JULOC: A local 3-D high-resolution crustal model in South China for forecasting geoneutrino measurements at JUNO

Geothermal energy is one of the keys for understanding the mechanisms driving the plate tectonics and mantle dynamics. The surface heat flux, as measured in boreholes, provides limited insights into the relative contributions of primordial versus radiogenic sources of the interior heat budget. Geoneutrino, electron antineutrino that is produced from the radioactive decay of the heat producing elements, is a unique probe to obtain direct information about the amount and distribution of heat producing elements in the crust and mantle. Cosmochemical, geochemical, and geodynamic compositional models of the Bulk Silicate Earth (BSE) individually predict different mantle neutrino fluxes, and therefore may be distinguished by the direct measurement of geoneutrinos. Due to low counting statistics, the results from geoneutrino measurements at several sites are inadequate to resolve the geoneutrino flux. However, the JUNO detector, currently under construction in South China, is expected to provide an exciting opportunity to obtain a highly reliable statistical measurement, which will produce sufficient data to address several vital questions of geological importance. However, the detector cannot separate the mantle contribution from the crust contribution. To test different compositional models of the mantle, an accurate a-priori estimation of the crust geoneutrino flux based on a three-dimensional (3-D) crustal model is important. This paper presents a 3-D crustal model over a surface area of 10° × 10° grid surrounding the JUNO detector and a depth down to the Moho discontinuity, based on the geological, geophysical and geochemical properties. This model provides a distinction of the thickness of the different crustal layers together with the corresponding Th and U abundances.
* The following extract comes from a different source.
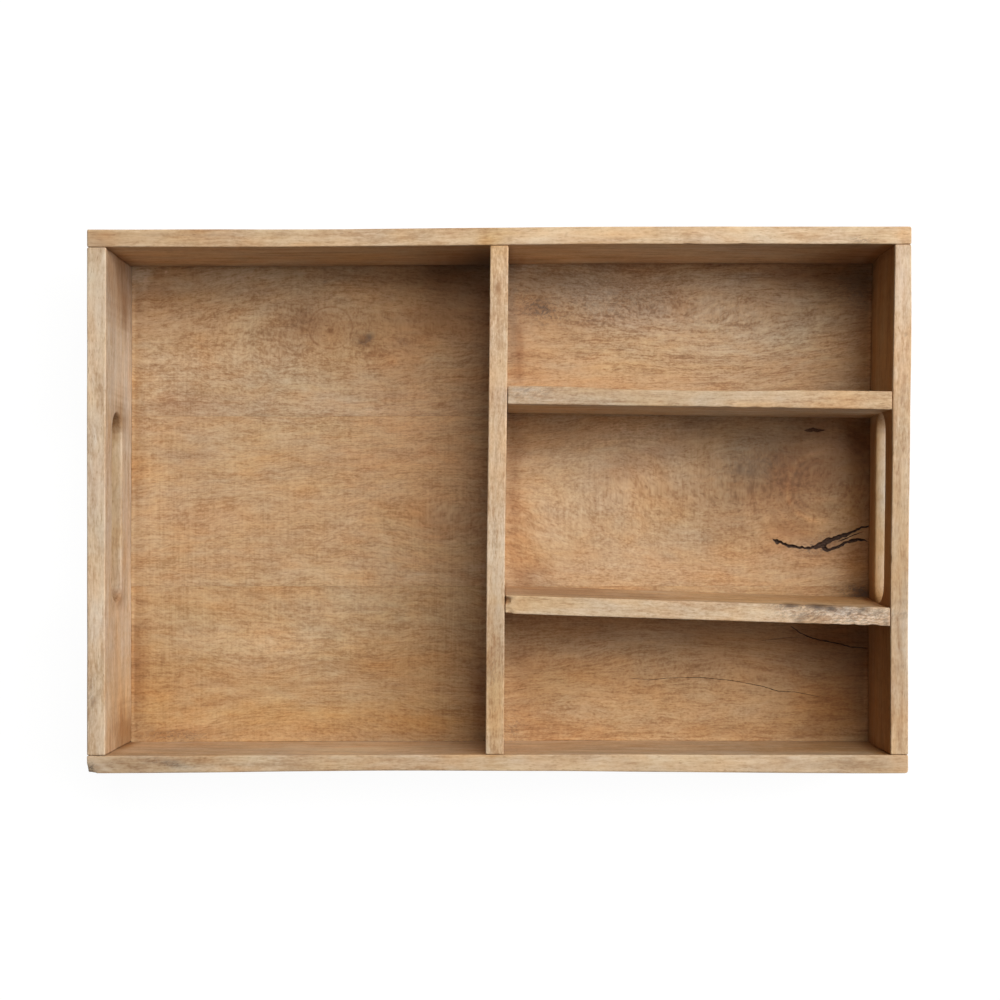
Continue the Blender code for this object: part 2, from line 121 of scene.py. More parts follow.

# Stains on the floor, with patches of painted shade and painted light among them: tint, X, Y, reach along X
# and Y, turn in degrees, strength
FLOOR_STAINS_AND_SHADE = (
    # Large compartment, from the back to the front
    ("shade", -215, 122, 40, 26, 0, 0.50),
    ("copper", -46, 34, 46, 64, 0, 0.80),
    ("copper", -112, -10, 112, 70, 0, 0.35),
    ("shade", -222, -112, 26, 44, 0, 0.50),
    ("dust", -181, 150, 52, 6, 0, 0.45),
    ("dust", -237, 149, 7, 9, 0, 1.30),
    ("mist", -237, 149, 7, 9, 0, 0.60),
    # Painted light, lifting the back wall's shadow on the floor
    ("pale", -164, 151, 24, 8, 0, 0.50),
    ("pale", -108, 143, 40, 7, 0, 0.45),
    ("brown", -226, 139, 14, 6, -15, 0.45),
    ("umber", -238.5, 134, 3, 9, 0, 0.50),
    ("black", -20, 156, 26, 5, 0, 0.55),
    ("orange", -81, 110, 46, 25, 0, 0.45),
    ("orange", -72, 96, 50, 34, 0, 0.40),
    ("shade", -98, 116, 62, 15, 0, 0.95),
    ("brown", -124, 123, 20, 8, 0, 0.30),
    ("brown", -50, 122, 18, 8, 0, 0.30),
    ("brown", -56, 88, 16, 10, 0, 0.35),
    ("brown", -204, 32, 18, 14, 0, 0.35),
    ("pale", -112, -20, 22, 8, 0, 0.35),
    ("mist", -118, -72, 44, 30, 0, 0.40),
    ("lavender", -190, -10, 56, 30, 0, 0.40),
    ("brown", -60, 151, 52, 12, 0, 0.35),
    ("pale", -43, 80, 18, 12, 0, 0.35),
    ("dust", -146.6, 123.5, 2.0, 1.0, 40, 1.30),
    ("dust", -149.2, 155.4, 2.2, 0.9, 0, 1.30),
    ("dust", -220.0, 153.4, 1.6, 0.9, -30, 1.30),
    ("black", -114.6, 147.0, 1.1, 1.1, 0, 0.55),
    ("orange", -36, 120, 36, 26, 0, 0.70),
    ("brown", -28, 124, 26, 20, 0, 0.30),
    ("brown", -131, 118, 13, 14, 10, 0.60),
    ("umber", -111, 114.4, 2.6, 2.1, 0, 1.25),
    ("orange", -109, 113.5, 15, 13, 0, 0.60),
    ("pale", -109, 112, 12, 8, 0, 0.30),
    ("umber", -88.5, 107.5, 6.5, 4.5, 15, 1.00),
    ("black", -85, 110, 2.6, 2.2, 30, 0.45),
    ("black", -90, 106.5, 2.4, 2.0, 0, 0.40),
    ("brown", -62, 106, 8, 4, 0, 0.45),
    ("pale", -190, 92, 40, 18, 0, 0.30),
    ("pale", -229, 76, 18, 10, 0, 0.35),
    ("brown", -206, 60, 20, 11, 0, 0.28),
    ("lavender", -111, 64, 92, 8, 0, 0.50),
    ("lavender", -212, 54, 30, 28, 0, 0.40),
    ("pale", -75, 61, 62, 3.5, 0, 0.40),
    ("red", -218, 68, 7, 6, 0, 0.50),
    ("red", -226, 42, 9, 6, 0, 0.40),
    ("red", -95, 31, 23, 7, 0, 0.40),
    ("lavender", -42, -2, 7, 20, 0, 0.50),
    ("orange", -151, -8, 40, 9, 0, 0.35),
    ("orange", -130, -12, 9, 3, 0, 0.30),
    ("brown", -46, -12, 10, 14, 40, 0.35),
    ("brown", -32, -15, 14, 10, 0, 0.35),
    ("pale", -22, 4, 9, 8, 0, 0.40),
    ("pale", -13, -54, 6, 32, 0, 0.60),
    ("pale", -138, -90, 42, 18, 0, 0.40),
    ("umber", -159, -62, 10, 0.9, -16, 0.55),
    ("umber", -22, -105.5, 13, 1.0, -22, 0.65),
    ("umber", -30, -100, 10, 0.9, -14, 0.40),
    ("brown", -12.5, -126, 6, 32, 0, 0.85),
    ("orange", -45, -146, 36, 8, 0, 0.90),
    ("brown", -70, -153.5, 40, 3.5, 0, 0.50),
    ("brown", -228, -152, 14, 5, 0, 0.45),
    ("red", -52, -38, 40, 5, 0, 0.25),
    ("pale", -24, -62, 18, 8, 0, 0.30),
    ("pale", -174, -91, 38, 13, 8, 0.45),
    ("lavender", -164, -97, 34, 14, 0, 0.40),
    ("pale", -131, -98, 30, 12, 0, 0.45),
    ("yellow", -230, -120, 18, 36, 0, 0.50),
    ("brown", -238, -112, 8, 34, 0, 0.80),
    ("umber", -221.8, -103.5, 1.3, 5, -3, 0.60),
    ("brown", -170, -128, 42, 1.8, 10, 0.45),
    ("brown", -118, -118, 34, 1.6, 7, 0.35),
    ("brown", -150, -104, 30, 1.5, -8, 0.25),
    ("orange", -48, -114, 42, 26, 0, 0.50),
    ("orange", -75, -107, 40, 6, 3, 0.40),
    ("brown", -186, -119, 22, 3, 4, 0.30),
    ("yellow", -131, -142, 112, 12, 0, 0.50),
    ("orange", -100, -142, 60, 9, 0, 0.30),
    ("brown", -205, -152, 34, 4.5, 0, 0.60),
    ("shade", -239, 10, 6, 165, 0, 0.95),
    ("brown", -241.5, -112, 4, 50, 0, 0.50),
    ("amber", -241, 70, 4, 60, 0, 0.40),
    # Rear compartment
    ("orange", 160, 155, 72, 3.5, 0, 0.70),
    ("umber", 188, 151, 18, 6, 0, 0.45),
    ("brown", 183, 126, 22, 9, 0, 0.45),
    ("shade", 100, 130, 16, 8, 0, 0.50),
    ("orange", 225, 135, 14, 12, 0, 0.85),
    ("mist", 178, 112, 36, 15, 0, 0.50),
    ("shade", 38, 112, 30, 20, 0, 0.35),
    ("umber", 8.5, 112, 4, 24, 0, 0.45),
    ("orange", 32, 78, 20, 9, 0, 0.45),
    ("pale", 78, 145, 34, 8, 0, 0.40),
    ("grey", 40, 147, 34, 11, 0, 0.40),
    ("shade", 122, 114, 132, 52, 0, 0.45),
    ("dusk", 26, 112, 32, 44, 0, 0.50),
    ("dust", 19, 154, 11, 4.5, 0, 0.60),
    ("umber", 28, 130, 8, 7, 0, 0.75),
    ("umber", 20, 126, 6, 6, 0, 0.40),
    ("brown", 13.5, 98, 3.5, 27, 0, 1.00),
    ("grey", 8, 124, 4, 40, 0, 0.80),
    ("orange", 22, 94, 14, 14, 0, 0.50),
    ("orange", 67, 80, 59, 6, 0, 0.40),
    ("orange", 108, 86, 84, 13, 0, 0.40),
    ("lavender", 84, 133, 62, 18, 0, 1.10),
    ("pale", 105, 144, 46, 9, 0, 0.50),
    ("yellow", 90, 96, 60, 12, 0, 0.30),
    ("brown", 193, 147, 22, 12, 0, 0.45),
    ("orange", 218, 118, 24, 36, 0, 0.45),
    ("pale", 218, 100, 22, 20, 0, 0.45),
    ("pale", 205, 125, 28, 18, 0, 0.25),
    ("grey", 236, 146, 12, 11, 0, 1.00),
    ("amber", 240, 108, 7, 44, 0, 0.90),
    # Middle compartment
    ("shade", 122, 0, 132, 58, 0, 0.30),
    ("dusk", 36, -6, 36, 50, 0, 0.40),
    ("dusk", 196, 26, 66, 32, 0, 1.00),
    ("pale", 73, 46, 52, 8, 0, 0.50),
    ("pale", 88, 50, 32, 9, 0, 0.90),
    ("brown", 70, 20, 26, 8, 10, 0.30),
    ("shade", 138, -2, 34, 26, 0, 0.80),
    ("shade", 36, 44, 34, 12, 0, 0.30),
    ("shade", 136, 42, 30, 12, 0, 0.50),
    ("mist", 80, -20, 46, 24, 0, 0.30),
    ("umber", 13, 36, 9, 10, 0, 0.50),
    ("umber", 22, -53.5, 18, 1.8, 0, 0.60),
    ("umber", 130, 52.5, 12, 3, 0, 0.50),
    ("brown", 182, 32, 14, 7, 0, 0.35),
    ("pale", 213, 46, 14, 5, 0, 0.50),
    ("pale", 226, 0, 8, 8, 0, 0.35),
    ("pale", 225, -42, 15, 12, 0, 0.50),
    ("umber", 9, 20, 6, 46, 0, 0.55),
    ("brown", 22, -44, 14, 9, 0, 0.45),
    ("brown", 186, -16, 10, 7, -40, 0.50),
    ("brown", 202, -20, 15, 4.5, -8, 0.45),
    ("red", 214, 28, 20, 20, 0, 0.75),
    ("red", 200, -32, 38, 12, 0, 0.50),
    ("orange", 182, 12, 22, 28, 0, 0.65),
    ("umber", 16, -49, 8, 7, 0, 0.55),
    ("pale", 60, 8, 55, 38, 0, 0.30),
    ("pale", 40, 0, 14, 24, 0, 0.35),
    ("grey", 70, -8, 20, 10, 0, 0.15),
    ("brown", 95, 30, 26, 7, 15, 0.35),
    ("lavender", 95, 36, 52, 18, 0, 0.60),
    ("dusk", 164, 20, 12, 7, 0, 0.50),
    ("dusk", 212, 8, 34, 26, 0, 0.45),
    ("black", 178.2, 25.2, 1.2, 1.0, 0, 0.50),
    ("umber", 196.6, 17.9, 2.5, 4.0, 0, 0.35),
    ("pale", 98, 18, 8, 13, -30, 0.40),
    ("pale", 84, 6, 7, 5, 0, 0.30),
    ("yellow", 112, -4, 26, 16, 0, 0.35),
    ("lavender", 92, 0, 60, 40, 0, 0.40),
    ("orange", 14, -10, 8, 40, 0, 0.40),
    ("brown", 11, -18, 4, 36, 0, 0.35),
    ("orange", 21, -38, 16, 12, 0, 0.30),
    ("brown", 27, -45, 8, 1.6, 0, 0.50),
    ("orange", 24, 42, 18, 10, 0, 0.30),
    ("grey", 166, 24, 18, 15, 0, 0.50),
    ("brown", 180, 14, 34, 24, -15, 0.55),
    ("orange", 202, -6, 44, 42, 0, 0.60),
    ("red", 194, 8, 20, 30, 0, 0.35),
    ("red", 205, 34, 22, 10, 0, 0.30),
    ("brown", 164, -14, 18, 14, 0, 0.20),
    ("pale", 213, 3, 9, 3.5, 0, 0.55),
    ("pale", 190, -37, 24, 4, 0, 0.40),
    ("pale", 120, -48, 60, 6, 0, 0.30),
    ("amber", 236, -42, 9, 14, 0, 0.80),
    ("amber", 236, 14, 11, 44, 0, 0.95),
    ("orange", 214, 10, 24, 34, 0, 0.35),
    ("pale", 222, -48, 10, 10, 0, 0.30),
    ("umber", 238.5, -60, 7, 4.5, -3, 1.00),
    ("black", 239, -59, 4.5, 2.5, -3, 0.45),
    ("brown", 206, 47.6, 7, 1.8, 0, 0.90),
    ("umber", 238, 42, 10, 14, 0, 0.60),
    # Front compartment
    ("shade", 122, -118, 134, 56, 0, 0.90),
    ("dusk", 28, -118, 30, 46, 0, 0.50),
    ("shade", 214, -118, 36, 46, 0, 0.45),
    ("grey", 78, -90, 56, 10, 0, 0.30),
    ("lavender", 78, -90, 60, 14, 0, 0.50),
    ("orange", 166, -92, 60, 12, 0, 0.70),
    ("shade", 60, -112, 60, 20, 0, 0.10),
    ("mist", 238, -90, 8, 12, 0, 0.50),
    ("brown", 200, -151.5, 14, 4.5, 0, 0.40),
    ("brown", 160, -103, 44, 14, -10, 0.35),
    ("yellow", 50, -115, 40, 14, 0, 0.30),
    ("brown", 16, -128, 14, 28, 0, 0.45),
    ("orange", 122, -152, 118, 7, 0, 0.50),
    ("orange", 218, -140, 26, 20, 0, 0.50),
    ("brown", 207, -144, 6, 9, 0, 0.40),
    ("pale", 60, -134, 30, 6, 0, 0.30),
    ("pale", 98, -87, 18, 9, 0, 0.80),
    ("umber", 13, -101, 10, 14, 0, 0.50),
    ("brown", 143, -150, 18, 5, 0, 0.40),
    ("umber", 223, -112, 12, 16, 0, 0.25),
    ("pale", 225, -87, 12, 6, 0, 0.50),
    ("amber", 222, -134, 18, 20, 0, 0.80),
    ("brown", 197, -106, 20, 14, 0, 0.40),
    ("amber", 212, -118, 26, 34, 0, 0.50),
    ("pale", 209, -108, 16, 10, 0, 0.30),
    ("pale", 236, -149, 9, 7, 0, 0.95),
    # Painted shade darkening the floor along the right wall's foot, dark crumbs beside the crack, light lines
    # of dust, and thin dark lines at the back wall's foot
    ("umber", 243, 115, 22, 60, 0, 0.55),
    ("umber", 243, 10, 22, 60, 0, 0.60),
    ("umber", 243, -115, 26, 60, 0, 0.70),
    ("umber", 214, -28.3, 9, 3.2, 14, 0.60),
    ("dust", -241.8, -107, 1.1, 52, 0, 1.50),
    ("dust", -241.8, 60, 0.9, 90, 0, 0.80),
    ("dust", 241.6, 110, 1.7, 44, 0, 1.60),
    ("dust", 241.8, -128, 1.8, 24, 0, 1.60),
    ("dust", 120, -54.2, 110, 0.7, 0, 0.70),
    ("dust", 122, -156.3, 118, 0.8, 0, 0.60),
    ("umber", -125, 156.8, 118, 1.0, 0, 0.50),
    ("umber", 150, 156.8, 90, 1.0, 0, 0.80),
    # Broad paler and darker areas
    ("mist", 95, -92, 34, 12, 0, 0.25),
    ("pale", -125, -62, 52, 24, 0, 0.30),
    ("shade", 93, 142, 20, 10, 0, 0.35),
)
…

We also present our predicted local contribution to the total geoneutrino flux and the corresponding radiogenic heat. Compared to previous studies where the surface layer is subdivided into a few geologic units and each of them is considered to have the same geochemical property, our method has provided an effective approach to reduce the uncertainty of geoneutrino flux prediction by constructing the composition of the surface layer through cell by cell which are independent to each other.